## SUPPLIED MATERIAL
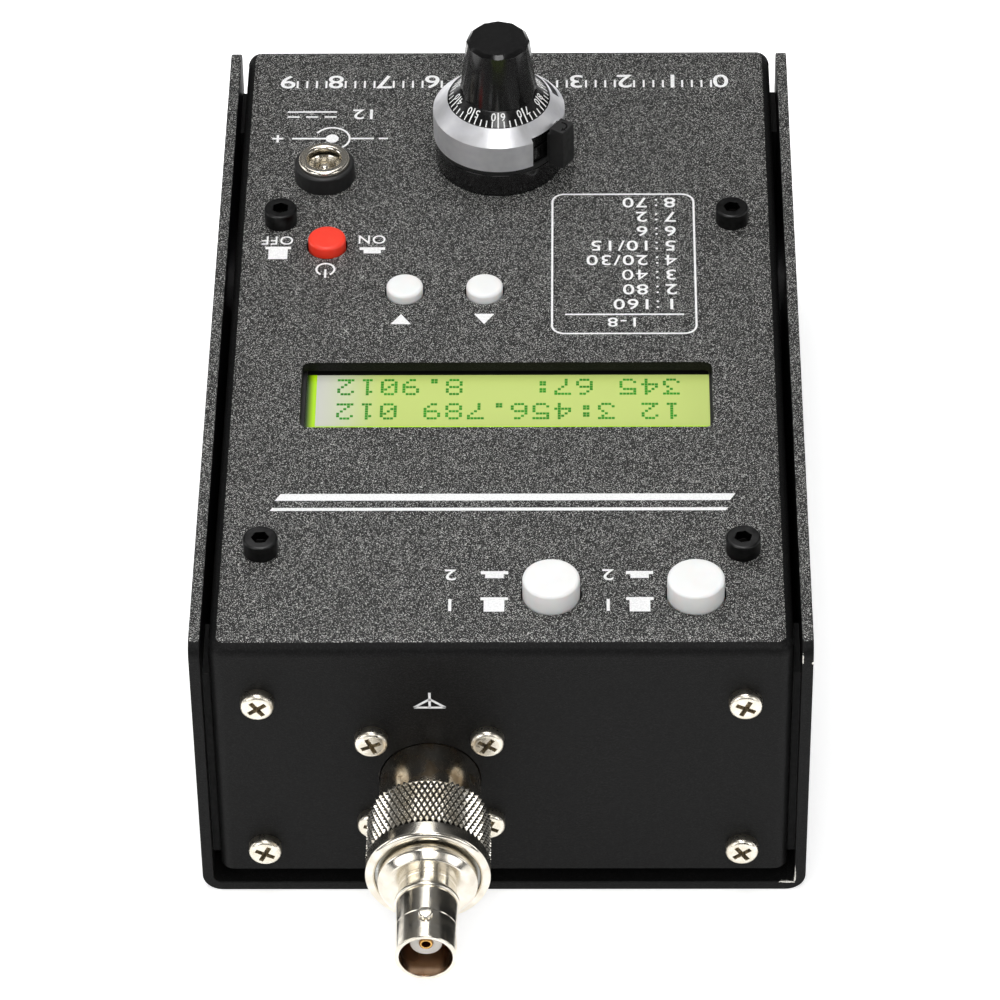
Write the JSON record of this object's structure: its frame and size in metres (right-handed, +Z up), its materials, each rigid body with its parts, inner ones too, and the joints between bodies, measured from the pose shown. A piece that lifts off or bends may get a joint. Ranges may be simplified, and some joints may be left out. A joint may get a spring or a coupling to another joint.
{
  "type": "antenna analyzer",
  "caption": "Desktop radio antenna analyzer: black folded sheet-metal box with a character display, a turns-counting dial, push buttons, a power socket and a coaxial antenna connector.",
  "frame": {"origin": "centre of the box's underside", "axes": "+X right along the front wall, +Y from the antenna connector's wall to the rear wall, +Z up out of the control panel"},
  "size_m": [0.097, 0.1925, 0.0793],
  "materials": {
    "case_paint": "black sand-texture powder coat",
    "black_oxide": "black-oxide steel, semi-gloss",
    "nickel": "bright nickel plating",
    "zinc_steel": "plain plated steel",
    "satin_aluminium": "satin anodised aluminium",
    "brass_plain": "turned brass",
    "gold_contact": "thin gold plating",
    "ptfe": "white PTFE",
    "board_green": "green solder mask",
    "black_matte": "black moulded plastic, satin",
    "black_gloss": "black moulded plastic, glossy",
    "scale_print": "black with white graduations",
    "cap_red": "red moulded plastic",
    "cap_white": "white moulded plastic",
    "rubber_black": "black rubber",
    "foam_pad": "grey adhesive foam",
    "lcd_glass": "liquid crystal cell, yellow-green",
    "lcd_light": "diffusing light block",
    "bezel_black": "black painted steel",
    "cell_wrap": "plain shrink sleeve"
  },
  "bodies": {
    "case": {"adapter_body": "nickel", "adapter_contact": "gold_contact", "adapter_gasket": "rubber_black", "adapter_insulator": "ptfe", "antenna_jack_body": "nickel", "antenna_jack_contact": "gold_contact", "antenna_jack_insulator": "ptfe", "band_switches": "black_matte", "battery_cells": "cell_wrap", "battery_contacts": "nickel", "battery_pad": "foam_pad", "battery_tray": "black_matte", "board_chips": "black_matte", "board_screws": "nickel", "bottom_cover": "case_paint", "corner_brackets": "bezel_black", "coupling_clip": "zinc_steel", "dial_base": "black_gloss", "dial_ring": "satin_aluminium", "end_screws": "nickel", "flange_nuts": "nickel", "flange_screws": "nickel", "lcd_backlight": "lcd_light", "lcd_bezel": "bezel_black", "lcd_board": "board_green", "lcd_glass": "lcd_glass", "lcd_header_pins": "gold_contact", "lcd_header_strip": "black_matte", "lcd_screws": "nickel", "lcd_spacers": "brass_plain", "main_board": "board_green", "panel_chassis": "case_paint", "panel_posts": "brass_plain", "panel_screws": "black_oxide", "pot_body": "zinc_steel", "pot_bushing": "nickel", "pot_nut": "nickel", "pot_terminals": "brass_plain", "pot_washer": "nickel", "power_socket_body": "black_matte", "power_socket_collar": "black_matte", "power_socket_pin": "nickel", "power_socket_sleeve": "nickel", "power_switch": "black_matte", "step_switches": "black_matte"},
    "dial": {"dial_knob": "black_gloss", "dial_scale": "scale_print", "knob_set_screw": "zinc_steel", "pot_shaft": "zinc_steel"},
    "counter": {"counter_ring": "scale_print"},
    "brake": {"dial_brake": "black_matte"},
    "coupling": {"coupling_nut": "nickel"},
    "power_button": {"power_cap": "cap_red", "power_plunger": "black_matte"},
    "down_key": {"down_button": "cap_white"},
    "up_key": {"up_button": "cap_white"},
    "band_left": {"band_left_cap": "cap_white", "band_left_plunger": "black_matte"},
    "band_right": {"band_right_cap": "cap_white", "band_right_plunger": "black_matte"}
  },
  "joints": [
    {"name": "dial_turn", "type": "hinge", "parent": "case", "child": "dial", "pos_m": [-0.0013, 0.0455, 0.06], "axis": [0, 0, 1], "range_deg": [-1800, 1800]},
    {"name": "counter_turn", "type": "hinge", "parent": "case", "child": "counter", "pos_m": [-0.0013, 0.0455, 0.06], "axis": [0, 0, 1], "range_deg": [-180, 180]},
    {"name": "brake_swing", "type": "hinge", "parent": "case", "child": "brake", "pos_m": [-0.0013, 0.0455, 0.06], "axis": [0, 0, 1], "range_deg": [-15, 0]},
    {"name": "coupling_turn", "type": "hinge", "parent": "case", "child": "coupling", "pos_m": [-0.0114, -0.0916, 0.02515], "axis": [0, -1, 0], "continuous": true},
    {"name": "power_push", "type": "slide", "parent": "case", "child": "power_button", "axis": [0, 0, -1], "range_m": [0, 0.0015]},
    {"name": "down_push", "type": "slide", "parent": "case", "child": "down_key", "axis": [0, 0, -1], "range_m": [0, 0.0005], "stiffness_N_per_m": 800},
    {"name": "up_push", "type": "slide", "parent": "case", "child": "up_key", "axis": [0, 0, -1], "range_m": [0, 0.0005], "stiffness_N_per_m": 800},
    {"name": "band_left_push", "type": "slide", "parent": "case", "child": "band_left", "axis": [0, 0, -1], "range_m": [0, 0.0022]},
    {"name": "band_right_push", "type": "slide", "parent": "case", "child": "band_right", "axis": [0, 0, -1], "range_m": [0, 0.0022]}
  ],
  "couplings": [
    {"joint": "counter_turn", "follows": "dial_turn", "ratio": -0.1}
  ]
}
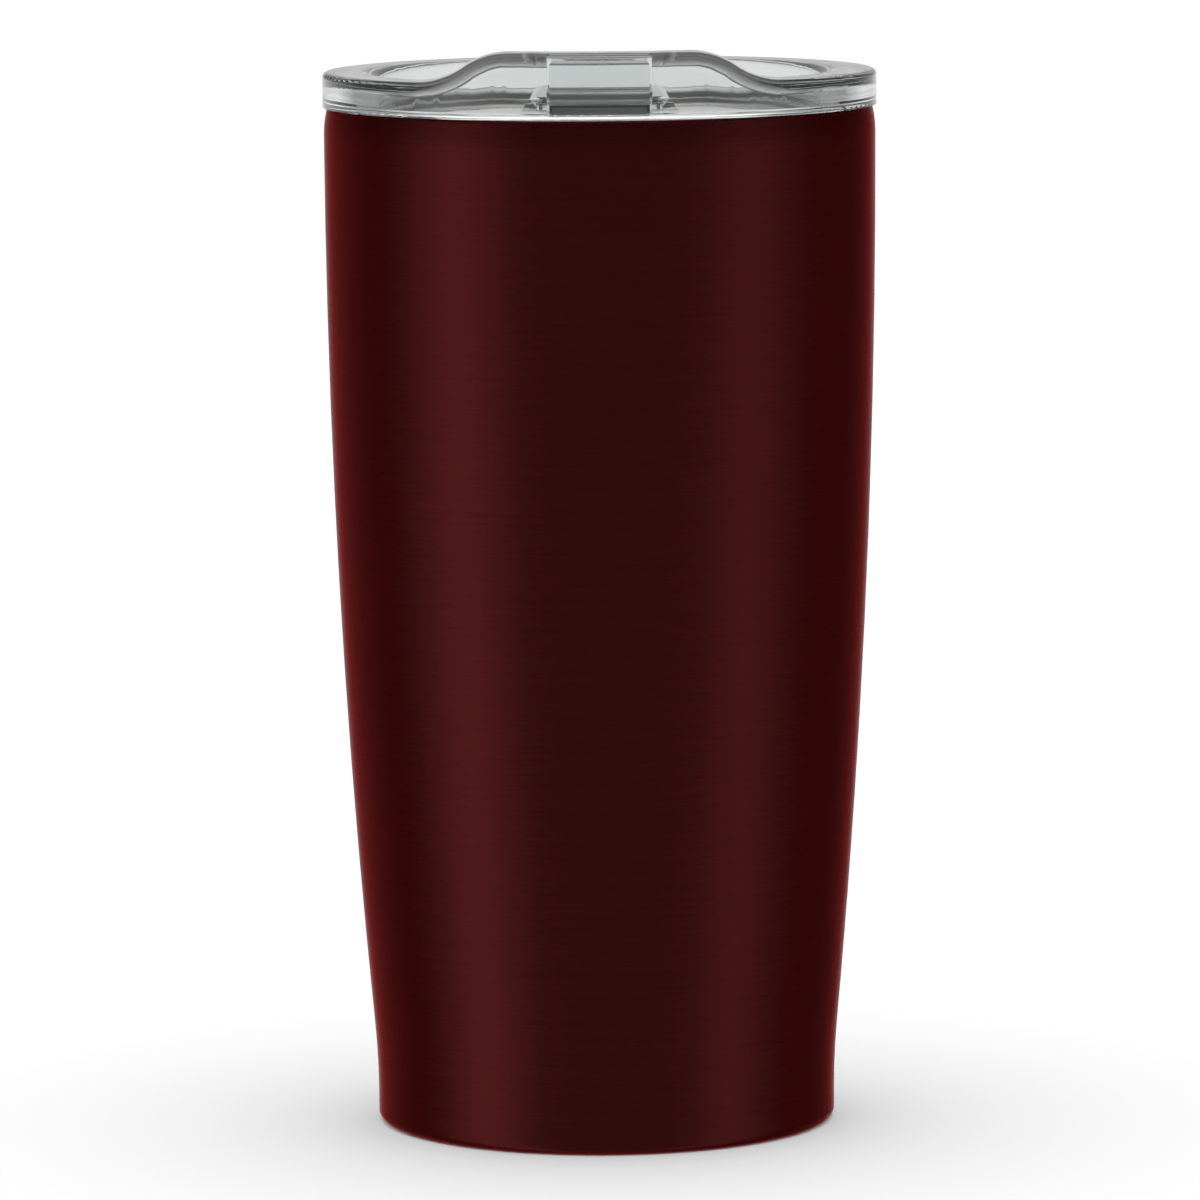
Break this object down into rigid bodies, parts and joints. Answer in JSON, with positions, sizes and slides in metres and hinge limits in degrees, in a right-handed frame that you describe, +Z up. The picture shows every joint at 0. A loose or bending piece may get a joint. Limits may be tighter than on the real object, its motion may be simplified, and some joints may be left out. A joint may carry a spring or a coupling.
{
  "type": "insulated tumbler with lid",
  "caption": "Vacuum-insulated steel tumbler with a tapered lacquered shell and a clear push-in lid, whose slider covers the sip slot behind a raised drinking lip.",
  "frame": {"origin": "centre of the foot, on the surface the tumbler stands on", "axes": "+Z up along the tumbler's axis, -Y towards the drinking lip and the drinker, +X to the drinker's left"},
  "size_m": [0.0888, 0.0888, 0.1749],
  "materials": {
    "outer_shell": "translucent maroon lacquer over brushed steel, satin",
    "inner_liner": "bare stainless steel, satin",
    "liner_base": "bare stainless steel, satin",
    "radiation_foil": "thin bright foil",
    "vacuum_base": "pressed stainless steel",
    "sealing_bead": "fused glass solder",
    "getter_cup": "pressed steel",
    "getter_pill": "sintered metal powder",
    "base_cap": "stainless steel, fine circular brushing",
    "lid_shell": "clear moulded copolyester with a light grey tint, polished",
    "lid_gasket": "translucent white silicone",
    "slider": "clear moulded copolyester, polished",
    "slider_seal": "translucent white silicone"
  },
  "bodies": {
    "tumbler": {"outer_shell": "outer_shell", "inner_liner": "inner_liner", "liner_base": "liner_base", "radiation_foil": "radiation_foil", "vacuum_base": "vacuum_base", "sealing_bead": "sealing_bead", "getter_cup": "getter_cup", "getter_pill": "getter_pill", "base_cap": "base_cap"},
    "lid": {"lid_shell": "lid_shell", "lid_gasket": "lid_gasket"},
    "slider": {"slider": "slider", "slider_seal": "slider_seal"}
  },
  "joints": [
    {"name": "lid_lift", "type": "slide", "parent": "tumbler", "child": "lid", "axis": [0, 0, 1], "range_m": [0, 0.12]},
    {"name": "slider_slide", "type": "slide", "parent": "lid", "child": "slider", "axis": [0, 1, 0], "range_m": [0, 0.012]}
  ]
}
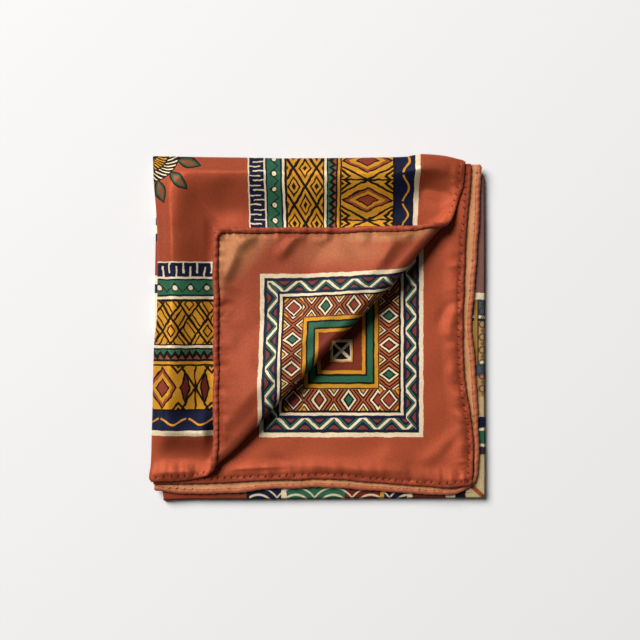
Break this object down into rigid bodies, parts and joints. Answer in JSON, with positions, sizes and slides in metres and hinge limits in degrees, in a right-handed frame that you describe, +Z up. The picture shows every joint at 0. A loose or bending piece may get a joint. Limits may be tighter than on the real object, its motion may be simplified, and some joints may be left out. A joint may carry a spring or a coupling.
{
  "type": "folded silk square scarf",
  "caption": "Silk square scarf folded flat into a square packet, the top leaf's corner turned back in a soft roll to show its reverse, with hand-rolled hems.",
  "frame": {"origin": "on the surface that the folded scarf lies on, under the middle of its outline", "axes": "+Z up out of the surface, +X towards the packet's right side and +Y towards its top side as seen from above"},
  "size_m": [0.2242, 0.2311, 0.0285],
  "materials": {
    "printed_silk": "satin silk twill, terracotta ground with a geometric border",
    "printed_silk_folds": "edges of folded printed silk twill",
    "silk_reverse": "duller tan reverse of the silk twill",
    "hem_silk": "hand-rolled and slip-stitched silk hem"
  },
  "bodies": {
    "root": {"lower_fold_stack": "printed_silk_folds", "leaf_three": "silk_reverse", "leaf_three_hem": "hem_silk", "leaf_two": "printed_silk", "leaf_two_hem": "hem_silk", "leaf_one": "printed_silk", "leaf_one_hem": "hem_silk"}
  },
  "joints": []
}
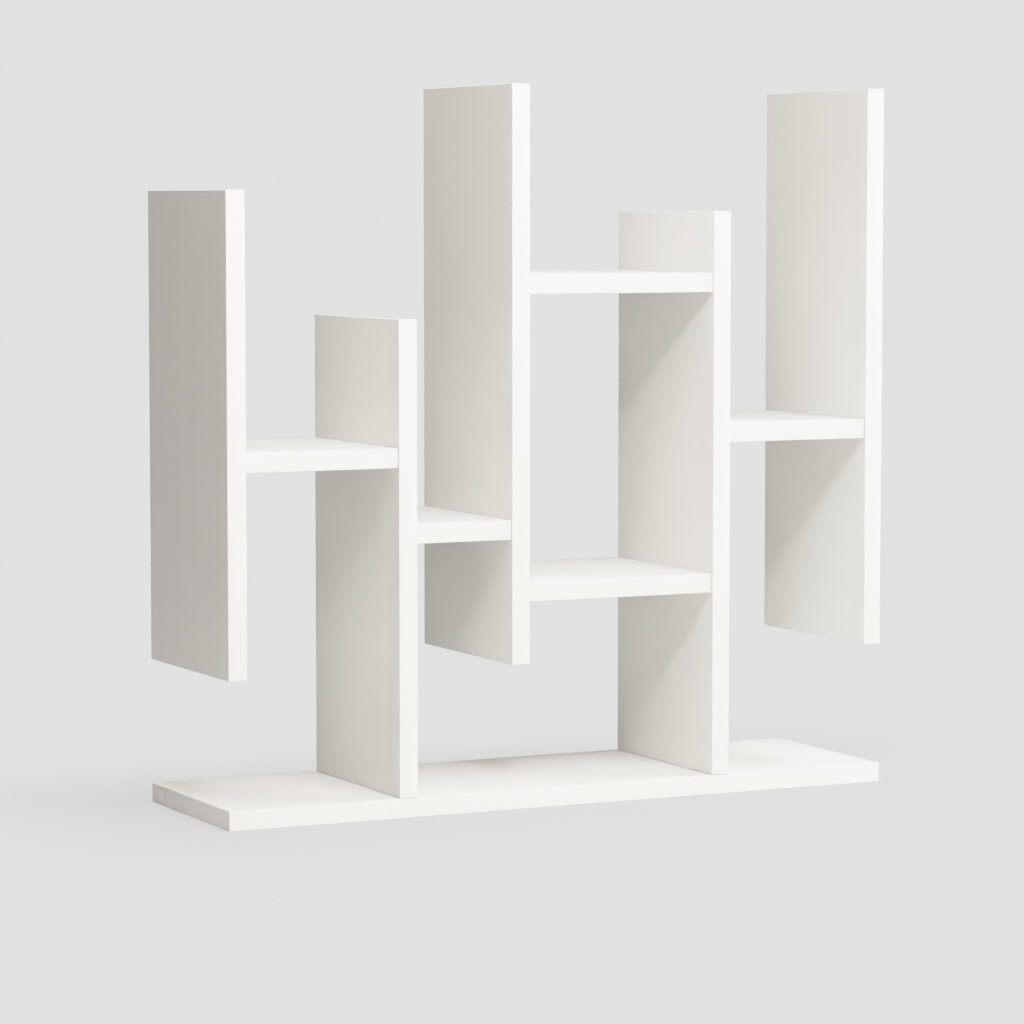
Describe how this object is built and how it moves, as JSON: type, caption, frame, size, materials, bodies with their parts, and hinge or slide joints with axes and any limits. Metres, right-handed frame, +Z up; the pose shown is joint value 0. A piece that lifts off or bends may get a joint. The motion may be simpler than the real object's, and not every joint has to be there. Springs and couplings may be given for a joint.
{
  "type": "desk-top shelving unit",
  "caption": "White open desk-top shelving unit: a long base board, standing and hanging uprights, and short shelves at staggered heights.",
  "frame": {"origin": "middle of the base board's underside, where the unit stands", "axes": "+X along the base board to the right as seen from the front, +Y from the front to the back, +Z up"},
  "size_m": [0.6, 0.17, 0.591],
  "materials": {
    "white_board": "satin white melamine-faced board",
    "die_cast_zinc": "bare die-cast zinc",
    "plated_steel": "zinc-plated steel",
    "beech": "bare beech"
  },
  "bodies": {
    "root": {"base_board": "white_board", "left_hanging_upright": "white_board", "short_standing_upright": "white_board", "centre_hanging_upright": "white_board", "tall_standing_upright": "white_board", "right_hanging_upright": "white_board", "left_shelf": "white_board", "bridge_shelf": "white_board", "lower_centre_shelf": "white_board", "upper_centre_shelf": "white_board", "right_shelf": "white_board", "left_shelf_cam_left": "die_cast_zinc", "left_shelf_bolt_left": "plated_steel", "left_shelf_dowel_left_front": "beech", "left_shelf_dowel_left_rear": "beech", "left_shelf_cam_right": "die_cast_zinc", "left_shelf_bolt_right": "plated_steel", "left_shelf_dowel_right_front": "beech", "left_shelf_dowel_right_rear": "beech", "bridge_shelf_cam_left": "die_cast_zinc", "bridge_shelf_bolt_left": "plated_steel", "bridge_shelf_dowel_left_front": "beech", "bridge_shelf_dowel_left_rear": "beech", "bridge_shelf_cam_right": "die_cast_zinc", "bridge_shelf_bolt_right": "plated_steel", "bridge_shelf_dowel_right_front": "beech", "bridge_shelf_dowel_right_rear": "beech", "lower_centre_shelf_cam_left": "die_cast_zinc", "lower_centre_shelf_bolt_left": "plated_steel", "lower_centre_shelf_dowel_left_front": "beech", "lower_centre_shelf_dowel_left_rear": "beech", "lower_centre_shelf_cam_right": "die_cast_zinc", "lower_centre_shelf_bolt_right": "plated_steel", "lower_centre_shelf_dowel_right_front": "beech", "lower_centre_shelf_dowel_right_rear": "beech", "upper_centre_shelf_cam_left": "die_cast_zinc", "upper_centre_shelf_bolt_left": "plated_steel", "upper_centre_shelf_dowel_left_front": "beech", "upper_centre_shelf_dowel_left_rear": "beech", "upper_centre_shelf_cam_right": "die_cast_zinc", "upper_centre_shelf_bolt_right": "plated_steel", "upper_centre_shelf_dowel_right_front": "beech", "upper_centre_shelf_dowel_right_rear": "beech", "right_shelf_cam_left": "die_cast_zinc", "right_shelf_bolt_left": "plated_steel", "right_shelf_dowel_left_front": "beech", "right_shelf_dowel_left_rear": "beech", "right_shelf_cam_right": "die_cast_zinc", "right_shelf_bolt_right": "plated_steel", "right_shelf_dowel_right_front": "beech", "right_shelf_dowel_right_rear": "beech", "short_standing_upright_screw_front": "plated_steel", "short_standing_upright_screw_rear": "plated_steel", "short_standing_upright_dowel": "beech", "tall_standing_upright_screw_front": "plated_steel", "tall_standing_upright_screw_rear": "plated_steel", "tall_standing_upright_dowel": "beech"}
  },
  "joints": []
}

## OBJECTIVE
Filter the records above for lines containing the word "pose", and copy those lines.

## WRITTEN ANSWER
Write the JSON record of this object's structure: its frame and size in metres (right-handed, +Z up), its materials, each rigid body with its parts, inner ones too, and the joints between bodies, measured from the pose shown. A piece that lifts off or bends may get a joint. Ranges may be simplified, and some joints may be left out. A joint may get a spring or a coupling to another joint.
Describe how this object is built and how it moves, as JSON: type, caption, frame, size, materials, bodies with their parts, and hinge or slide joints with axes and any limits. Metres, right-handed frame, +Z up; the pose shown is joint value 0. A piece that lifts off or bends may get a joint. The motion may be simpler than the real object's, and not every joint has to be there. Springs and couplings may be given for a joint.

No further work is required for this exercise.